For an administration that has repeatedly stated its commitment to “no net loss” of wetlands in the country, it sure has a funny way of showing it. In January 2003, the Environmental Protection Agency and the Army Corps of Engineers (the Corps) proposed to limit regulation of “isolated” wetlands, putting up to 20 million acres at risk (this proposal was abandoned after they received more than 130,000 public comments). Now the Detroit District of the Corps has proposed modifications to Michigan’s Regional Permit to allow commercial hotel and motel owners along the state’s Great Lakes shoreline to destroy coastal wetlands. The changes have been couched as a compromise that will allow for increased access to the water’s edge by hotel and motel customers while inflicting little harm on the environment. In truth, the Corps has provided little evidence of the potential impacts to the aquatic environment, and even less evidence that commercial hotels and motels are suffering without these changes. The agency should abandon this policy that leaves the health of a globally treasured resource in question to the benefit of a narrow commercial interest.

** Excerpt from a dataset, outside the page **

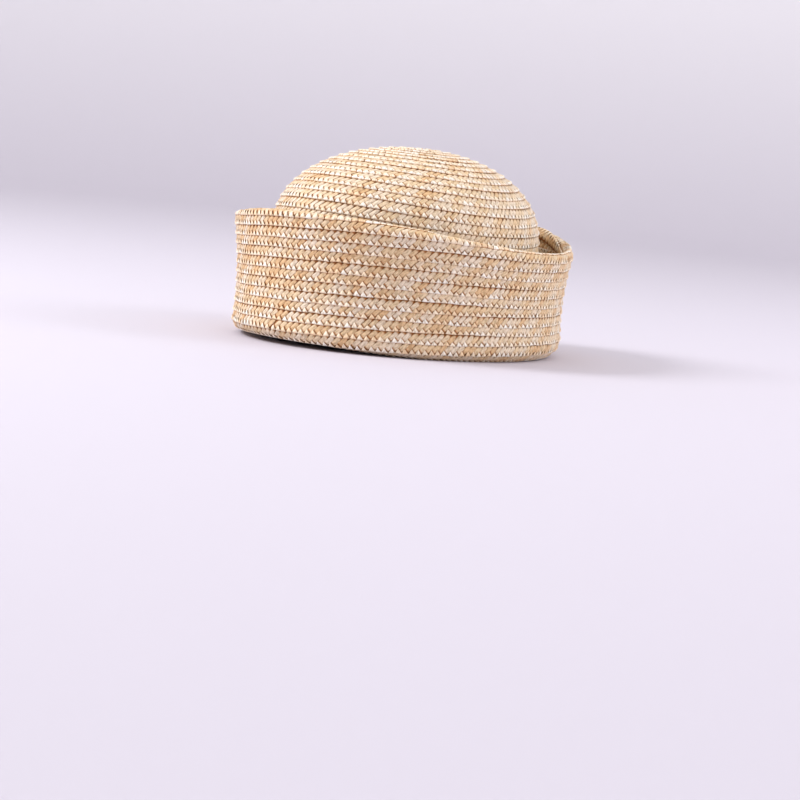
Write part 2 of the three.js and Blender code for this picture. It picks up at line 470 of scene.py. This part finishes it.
def straw_tones(courses):
    """How pale each splint is: straws come up again and again, and run on until another is worked in."""
    count, random = len(courses.angle), courses.random
    place = np.arange(count)
    before = np.maximum(courses.angle - math.pi, courses.angle[0])
    after = np.minimum(courses.angle + math.pi, courses.angle[-1])
    counted = np.interp(after, courses.angle, place) - np.interp(before, courses.angle, place)
    per_turn = counted / (after - before) * 2 * math.pi
    repeats = np.cumsum((np.round(per_turn / STRAW_REPEAT) + REPEAT_SHIFT) / per_turn)
    wave = 0.5 + 0.5 * np.sin(2 * math.pi * repeats)
    runs = np.empty(count)
    i = 0
    while i < count:
        run = random.integers(1, LONGEST_RUN + 1)
        pale = random.random() < courses.pale_share
        runs[i : i + run] = random.uniform(*(PALE_RUN if pale else TAN_RUN))
        i += run
    return np.clip(WAVE_WEIGHT * wave + RUN_WEIGHT * runs + TONE_SHIFT, 0, 1)


def long_splints(courses, table):
    """Long splints by splint, section and corner: along, across, height, reach, side, and how well lit."""
    random, each = courses.random, (len(courses.angle), 1, 1)
    share, rise, half, lit, lit_lightened = table.T[:, None, :, None]
    # Painted shade at the long splints' ends is lighter towards the bearing set above and darker away from
    # it.
    end_lightening = np.clip(courses.end_lightening + np.cos(courses.angle - LIGHTENED_BEARING), 0, 1)[:, None, None]
    width = courses.surface.width(courses.angle)[:, None, None]
    reach = share * ((width + LONG_END - LONG_START) / math.sin(SPLINT_SLANT))
    half = half * LONG_HALF_WIDTH * (1 + random.normal(0, WIDTH_SPREAD, each))
    side = SECTION_ACROSS * half
    slant = SPLINT_SLANT + random.normal(0, SLANT_SPREAD, each)
    along = reach * np.cos(slant) - side * np.sin(slant) + LONG_SHIFT
    across = LONG_START + reach * np.sin(slant) + side * np.cos(slant)
    height = rise + random.normal(0, HEIGHT_SPREAD, each) - EDGE_DROP * (1 - SECTION_SHADE)
    return along, across, height, reach, side, lit + (lit_lightened - lit) * end_lightening


def short_splints(courses, table):
    """Short splints by splint, section and corner: along, across, height, reach, side, and how well lit."""
    random, each = courses.random, (len(courses.angle), 1, 1)
    reach, lean, half, rise, lit = table.T[:, None, :, None]
    half = half * (1 + random.normal(0, SHORT_SPREAD, each))
    side = SECTION_ACROSS * half
    along = lean + side + random.normal(0, SHIFT_SPREAD, each)
    across = reach * (1 + random.normal(0, SHORT_SPREAD, each))
    height = rise + random.normal(0, HEIGHT_SPREAD, each) - EDGE_DROP * (1 - SECTION_SHADE)
    return along, across, height, reach, side, lit


def splint_mesh(name, courses, fine=True):
    """All the splints of some courses of braid, as one mesh of small closed strips."""
    count, random = len(courses.angle), courses.random
    each = (count, 1, 1)
    tone = straw_tones(courses)
    parts = []
    offset = 0
    for is_short, splints, table in ((0, long_splints, LONG_COLUMNS), (1, short_splints, SHORT_COLUMNS)):
        along, across, height, reach, side, lit = splints(courses, table if fine else table[COARSE_ROWS])
        angle = courses.angle[:, None, None] + along * courses.rate[:, None, None]
        shape = angle.shape
        points = courses.points(angle, np.broadcast_to(across, shape), np.broadcast_to(height, shape))
        tones = np.clip(tone + random.normal(0, TONE_SPREAD, count), 0, 1)[:, None, None]
        section_shade = EDGE_SHADE + (1 - EDGE_SHADE) * SECTION_SHADE
        shade = lit * section_shade * random.uniform(DULLEST, 1, each)
        colours = stacked(shape, tones, shade, is_short, 1)
        uvs = stacked(shape, reach * FIBRE_ALONG + random.uniform(0, FIBRE_JUMP, each), side * FIBRE_ACROSS)
        corners_each = shape[1] * CORNERS
        quads = tube_quads(shape[1]) + np.arange(count)[:, None, None] * corners_each + offset
        parts.append([values.reshape(-1, values.shape[-1]) for values in (points, quads, colours, uvs)])
        offset += count * corners_each
    vertices, quads, colours, uvs = (np.concatenate(values) for values in zip(*parts))
    if courses.side * courses.surface.up < 0:
        quads = quads[:, ::-1]
    return mesh_object(name, vertices, quads, colours, uvs)


def lamina(name, courses):
    """The flat of the braid under its splints, as one long closed ribbon."""
    angle = courses.samples[::2, None]
    share, beyond, height = FLAT_SECTION.T
    across = share * courses.surface.width(angle) + beyond
    shape = across.shape
    points = courses.points(np.broadcast_to(angle, shape), across, np.broadcast_to(height, shape))
    colours = stacked(shape, FLAT_TONE, FLAT_SHADE, 0, 1)
    quads = tube_quads(len(angle))
    if courses.surface.up > 0:
        quads = quads[:, ::-1]
    return mesh_object(name, points.reshape(-1, 3), quads, colours.reshape(-1, 4))


def spiral_start(name):
    """The tight coil at the top of the dome, where the crown's spiral starts."""
    turn = np.linspace(0, START_TURNS * 2 * math.pi, int(START_TURNS * START_POINTS))[:, None]
    share, height, shade = START_SECTION.T
    radius = START_PITCH * (turn / (2 * math.pi) + START_OFFSET + share)
    x = radius * np.cos(turn)
    y = radius * np.sin(turn) + DOME_LEAN
    z = CROWN_HEIGHT + height - START_DROP * (radius / START_PITCH / START_TURNS) ** 2
    vertices = np.stack([x, y, z], -1).reshape(-1, 3)
    colours = stacked(x.shape, START_TONE, shade, 1, 1)
    return mesh_object(name, vertices, tube_quads(len(turn)), colours.reshape(-1, 4))


def nodes_of(material):
    material.use_nodes = True
    tree = material.node_tree
    tree.nodes.clear()
    output = tree.nodes.new("ShaderNodeOutputMaterial")
    shader = tree.nodes.new("ShaderNodeBsdfPrincipled")
    tree.links.new(shader.outputs["BSDF"], output.inputs["Surface"])
    return tree, shader


def linear(red, green, blue):
    """An sRGB colour, 0 to 255, as linear RGBA."""
    values = (red / 255, green / 255, blue / 255)
    return tuple(v / 12.92 if v <= 0.04045 else ((v + 0.055) / 1.055) ** 2.4 for v in values) + (1.0,)


# Straw colours, from tan to pale: of the long splints, of the short ones, and the painted shade of creases.
LONG_TONES = ((0.0, linear(227, 187, 138)), (0.45, linear(234, 206, 164)), (1.0, linear(240, 222, 197)))
SHORT_TONES = ((0.0, linear(246, 215, 174)), (0.5, linear(254, 236, 208)), (1.0, linear(255, 248, 235)))
PAINTED_SHADE_TONES = ((0.0, linear(108, 67, 24)), (0.3, linear(202, 152, 92)), (0.62, linear(255, 255, 255)))


def straw_material():
    """Glossy wheat straw: tan or pale by the splint, with painted shade, brown, in its creases, and fine
    fibres along it.
    """
    material = bpy.data.materials.new("wheat_straw")
    tree, shader = nodes_of(material)
    new, link = tree.nodes.new, tree.links.new

    def ramp(factor, stops):
        node = new("ShaderNodeValToRGB")
        elements = node.color_ramp.elements
        while len(elements) < len(stops):
            elements.new(0.5)
        for element, (place, colour) in zip(elements, stops):
            element.position = place
            element.color = colour
        link(factor, node.inputs["Fac"])
        return node.outputs["Color"]

    def mix(first, second, blend_type):
        node = new("ShaderNodeMix")
        node.data_type = "RGBA"
        node.blend_type = blend_type
        node.inputs["Factor"].default_value = 1.0
        link(first, node.inputs["A"])
        link(second, node.inputs["B"])
        return node

    splint = new("ShaderNodeAttribute")
    splint.attribute_name = "straw"
    parts = new("ShaderNodeSeparateColor")
    link(splint.outputs["Color"], parts.inputs["Color"])
    tone, shade, short = parts.outputs["Red"], parts.outputs["Green"], parts.outputs["Blue"]
    body = mix(ramp(tone, LONG_TONES), ramp(tone, SHORT_TONES), "MIX")
    link(short, body.inputs["Factor"])

    place = new("ShaderNodeUVMap")
    place.uv_map = "along"
    stretch = new("ShaderNodeMapping")
    stretch.inputs["Scale"].default_value = FIBRE_STRETCH
    link(place.outputs["UV"], stretch.inputs["Vector"])
    fibres = new("ShaderNodeTexNoise")
    fibres.inputs["Scale"].default_value = 1.0
    fibres.inputs["Detail"].default_value = 3.0
    link(stretch.outputs["Vector"], fibres.inputs["Vector"])

    streaked = mix(body.outputs["Result"], ramp(fibres.outputs["Fac"], FIBRE_TONES), "MULTIPLY")
    # The shade attribute is painted shade: it darkens splints' edges and ends, and the flat, towards brown.
    painted_shade = mix(streaked.outputs["Result"], ramp(shade, PAINTED_SHADE_TONES), "MULTIPLY")
    link(painted_shade.outputs["Result"], shader.inputs["Base Color"])

    bump = new("ShaderNodeBump")
    bump.inputs["Strength"].default_value = 0.5
    bump.inputs["Distance"].default_value = 0.0002
    link(fibres.outputs["Fac"], bump.inputs["Height"])
    link(bump.outputs["Normal"], shader.inputs["Normal"])
    shader.inputs["Roughness"].default_value = 0.42
    shader.inputs["Specular IOR Level"].default_value = 0.5
    return material


def paper_material():
    material = bpy.data.materials.new("studio_paper")
    tree, shader = nodes_of(material)
    paper = tree.nodes.new("ShaderNodeAttribute")
    paper.attribute_name = "paper"
    tree.links.new(paper.outputs["Color"], shader.inputs["Base Color"])
    shader.inputs["Roughness"].default_value = 0.9
    shader.inputs["Specular IOR Level"].default_value = 0.2
    return material


def paper_colours(vertices):
    """The paper's colour at each of its vertices, from the floor's to the painted lighter wall's by height.
    """
    height = np.array(vertices)[:, 2]
    share = np.clip(height / (SWEEP * WALL_FADE), 0, 1)[:, None]
    return np.array(FLOOR_COLOUR) * (1 - share) + np.array(WALL_COLOUR_WITH_PAINTED_LIGHT) * share


def studio_floor():
    """A pale round floor whose edge curves up into a wall."""
    profile = [(r, 0.0) for r in np.linspace(0, FLOOR_RADIUS, FLOOR_RINGS)]
    for turn in np.linspace(0, math.pi / 2, SWEEP_STEPS + 1)[1:]:
        profile.append((FLOOR_RADIUS + SWEEP * math.sin(turn), SWEEP * (1 - math.cos(turn))))
    profile.append((FLOOR_RADIUS + SWEEP, WALL_TOP))
    vertices = [
        (r * math.cos(2 * math.pi * i / SEGMENTS), r * math.sin(2 * math.pi * i / SEGMENTS), z)
        for i in range(SEGMENTS)
        for r, z in profile[1:]
    ]
    ring = len(profile) - 1
    vertices.append((0.0, 0.0, 0.0))
    faces = []
    for i in range(SEGMENTS):
        k = (i + 1) % SEGMENTS
        faces.append((len(vertices) - 1, i * ring, k * ring))
        for j in range(ring - 1):
            faces.append((i * ring + j, i * ring + j + 1, k * ring + j + 1, k * ring + j))
    mesh = bpy.data.meshes.new("studio_floor")
    mesh.from_pydata(vertices, [], faces)
    for polygon in mesh.polygons:
        polygon.use_smooth = True
    paper = mesh.attributes.new("paper", "FLOAT_COLOR", "POINT")
    paper.data.foreach_set("color", paper_colours(vertices).astype(np.float32).ravel())
    mesh.materials.append(paper_material())
    floor = bpy.data.objects.new("studio_floor", mesh)
    bpy.context.scene.collection.objects.link(floor)


def looking(place, target):
    return Matrix.Translation(place) @ (target - place).to_track_quat("-Z", "Y").to_matrix().to_4x4()


def studio_light():
    """Soft lights from the photo's left and from behind on its right, and pale air all round."""
    for name, place, size, power, colour in LIGHTS:
        data = bpy.data.lights.new(name, "AREA")
        data.shape = "DISK"
        data.size = size
        data.energy = power
        data.color = colour
        light = bpy.data.objects.new(name, data)
        light.matrix_world = looking(Vector(place), Vector(LIGHT_TARGET))
        bpy.context.scene.collection.objects.link(light)

    world = bpy.data.worlds.new("studio_air")
    bpy.context.scene.world = world
    world.use_nodes = True
    world.node_tree.nodes["Background"].inputs["Color"].default_value = WORLD_COLOUR
    world.node_tree.nodes["Background"].inputs["Strength"].default_value = WORLD_STRENGTH
    bpy.context.scene.view_settings.view_transform = "Standard"


def photo_camera():
    """The photo's view: the hat stands above the middle of the frame, and is turned a little clockwise."""
    level_back = Vector((math.sin(CAMERA_AZIMUTH), -math.cos(CAMERA_AZIMUTH), 0))
    back = math.cos(CAMERA_ELEVATION) * level_back + math.sin(CAMERA_ELEVATION) * Vector((0, 0, 1))
    level = Vector((math.cos(CAMERA_AZIMUTH), math.sin(CAMERA_AZIMUTH), 0))
    upright = back.cross(level)
    right = math.cos(CAMERA_ROLL) * level + math.sin(CAMERA_ROLL) * upright
    up = math.cos(CAMERA_ROLL) * upright - math.sin(CAMERA_ROLL) * level
    metres_per_pixel = CAMERA_DISTANCE / (CAMERA_LENS / SENSOR * FRAME_PIXELS)
    across = (HAT_PIXEL[0] - FRAME_PIXELS / 2) * metres_per_pixel
    above = (FRAME_PIXELS / 2 - HAT_PIXEL[1]) * metres_per_pixel
    place = Vector((0, 0, HAT_MIDDLE)) + back * CAMERA_DISTANCE - right * across - up * above
    data = bpy.data.cameras.new("photo_camera")
    data.sensor_width = SENSOR * 1000
    data.lens = CAMERA_LENS * 1000
    camera = bpy.data.objects.new("photo_camera", data)
    rotation = Matrix((right, up, back)).transposed().to_4x4()
    camera.matrix_world = Matrix.Translation(place) @ rotation
    bpy.context.scene.collection.objects.link(camera)
    bpy.context.scene.camera = camera


def dress(node, piece):
    """Makes a piece of straw that stands for a node of the CAD."""
    piece.data.materials.append(straw)
    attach(piece, "root")
    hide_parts(node)


photo_camera()
studio_floor()
studio_light()

crown = Surface(crown_line, crown_rows, 0, CROWN_ROWS, rows_go_up=False, lean=DOME_LEAN)
brim = Surface(brim_line, brim_rows, BRIM_FIRST_ROW, BRIM_LAST_ROW + SPARE_ROWS, rows_go_up=True)
straw = straw_material()

OUTSIDE, INSIDE = 1, -1
CROWN_TURNS = (CROWN_FIRST_ROW, CROWN_ROWS - 1)
BRIM_TURNS = (BRIM_FIRST_ROW, BRIM_LAST_ROW - 1)
dress("crown", splint_mesh("dome_braid", Courses(crown, CROWN_FIRST_ROW, DOME_ROWS, OUTSIDE, 1, DOME_LOOK)))
dress("crown", splint_mesh("side_braid", Courses(crown, DOME_ROWS, CROWN_ROWS - 1, OUTSIDE, 2, DOME_LOOK)))
dress("crown", splint_mesh("crown_lining_braid", Courses(crown, *CROWN_TURNS, INSIDE, 3), fine=False))
dress("brim", splint_mesh("fold_braid", Courses(brim, BRIM_FIRST_ROW, 0, OUTSIDE, 4)))
dress("brim", splint_mesh("cuff_braid", Courses(brim, 0, BRIM_LAST_ROW - 1, OUTSIDE, 5)))
dress("brim", splint_mesh("cuff_lining_braid", Courses(brim, *BRIM_TURNS, INSIDE, 6), fine=False))
dress("crown", spiral_start("crown_start_braid"))
dress("crown", lamina("crown_braid_flat", Courses(crown, *CROWN_TURNS, OUTSIDE, 7)))
dress("brim", lamina("brim_braid_flat", Courses(brim, *BRIM_TURNS, OUTSIDE, 8)))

What is a Regional Permit?
A Regional Permit is a blanket permit that authorizes activities that are similar in nature and have been determined to cause only minimal adverse environmental impact when performed separately, and will have only a minimal adverse cumulative effect on the environment. The current Regional Permit for Michigan has already been streamlined to accommodate all shoreline property owners in times of low water levels. These permits are free of charge and the processing time was significantly reduced last year (generally about two weeks). Property owners may currently level sand by removing it from areas of accumulation and depositing it in non-vegetated areas at a volume of not more than two cubic yards per foot of shoreline. Owners may also build a path or boardwalk through a wetland to reach non-vegetated areas, and may mechanically groom non-vegetated bottomlands no deeper than four inches. Bottomlands are areas found along a body of water that are usually submerged, but may become exposed at times. The proposal assumes that there is a need for a further streamlining, but does not include any substantive discussion about why the current process is not working and why this particular commercial interest should be treated differently than others.

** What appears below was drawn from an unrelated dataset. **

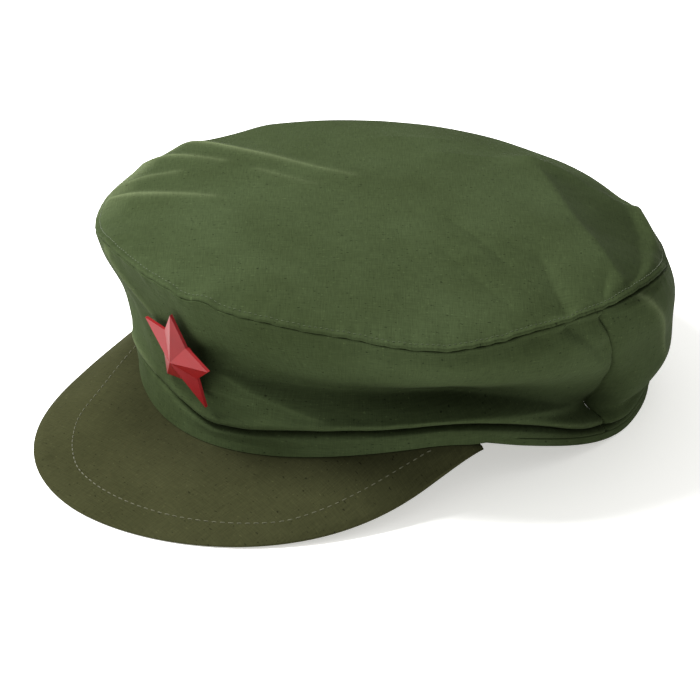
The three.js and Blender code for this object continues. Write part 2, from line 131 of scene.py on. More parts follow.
print("seam height at the front, mm:", round(float(CROWN_HEIGHT * around(SEAM, 1, np.array([0.0]))[0]), 1))

# %% [markdown]
# ## The head opening and the top seam
# Two closed lines carry the whole cap. The lower one is the edge of the opening, an oval that lies flat at the
# back and bends up towards the front, where the peak props it. The upper one is the top seam, a ring that has
# slumped forwards and to one side. The seam puckers a little, so a small uneven wave is added to its height.


# %% The two closed lines
def rim(angle):
    """The opening's edge: an oval, raised at the sides and dipped by half a cosine wave over the peak."""
    a, r = np.abs(wrapped(angle)), np.radians(angle)
    slope = np.radians(PEAK_SLOPE)
    lift = PEAK_LENGTH * np.sin(slope) + PEAK_THICKNESS / 2 * PEAK_EDGE_SHARE * np.cos(slope) + GAP + FRONT_DIP
    z = lift * (1 - smoothstep(a, LIFT_END_ANGLE, LIFT_START_ANGLE))
    z = z - FRONT_DIP * (1 + np.cos(np.pi * np.minimum(a / FRONT_DIP_ANGLE, 1))) / 2
    return np.stack([RIM_HALF_WIDTH * np.sin(r), -RIM_HALF_LENGTH * np.cos(r), z], -1)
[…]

What Kind of an Impact is Anticipated?
The Corps has provided some estimates for the East Bay of Grand Traverse Bay. Of a total 40 acres of wetlands exposed between the water’s edge and the ordinary high water mark (OHWM) on commercial hotel/motel properties, 15 percent (six acres) would be at risk under the proposed modifications. There is no assessment available for the amount of impact expected across the more than 3,200 miles of Michigan Great Lakes shoreline. It is hard to imagine that a potential 15 percent loss of coastal wetlands in East Bay could be construed as having only a minimal adverse effect on the environment, not to mention potential impacts across the State.
The loss of any amount of coastal wetlands has adverse environmental impacts from the increased potential for erosion (especially in the area between water’s edge and OHWM that is subject to the most wave action); the loss of important habitat for waterfowl, fish, and a variety of other wildlife; reduced water quality from algae-causing nutrients that would otherwise be taken up by wetland vegetation; and an increased likelihood of invasive species taking hold. Taken cumulatively, these impacts are simply unacceptable.
Cost / Benefit Analysis
The decision on whether to issue the proposed modifications to Michigan’s Regional Permit is to be based on an evaluation of the probable impacts of the proposed activities on the public interest. The Corps will take into account a variety of factors that include economic, environmental, aesthetic, recreational, safety, and other considerations. By targeting a specific type of commercial interest, hotel and motel owners, it is clear that the impetus for these changes is economic in nature. But even taking a purely economic perspective, the benefits provided by hunters, anglers ($800 million in 2001), and wildlife watchers ($750 million in 2001) every year in Michigan is undeniably linked to the important ecological services provided by intact coastal wetlands.
A Misguided Policy
The Army Corps of Engineers is not the federal agency responsible for promoting business interests. The Corps, however, is in charge of regulating wetlands along navigable waters. As such, the agency has a responsibility to the entire country to ensure the health of the Great Lakes.The proposed modifications are glaringly to the benefit of only a vocal minority of one particular private commercial interest. The losers under this policy are commercial interests whose livelihood is tied to the health of the Great Lakes, and the pubic at large for whom Great Lakes bottomlands (the very area where the destruction will occur) are held in trust by the State of Michigan.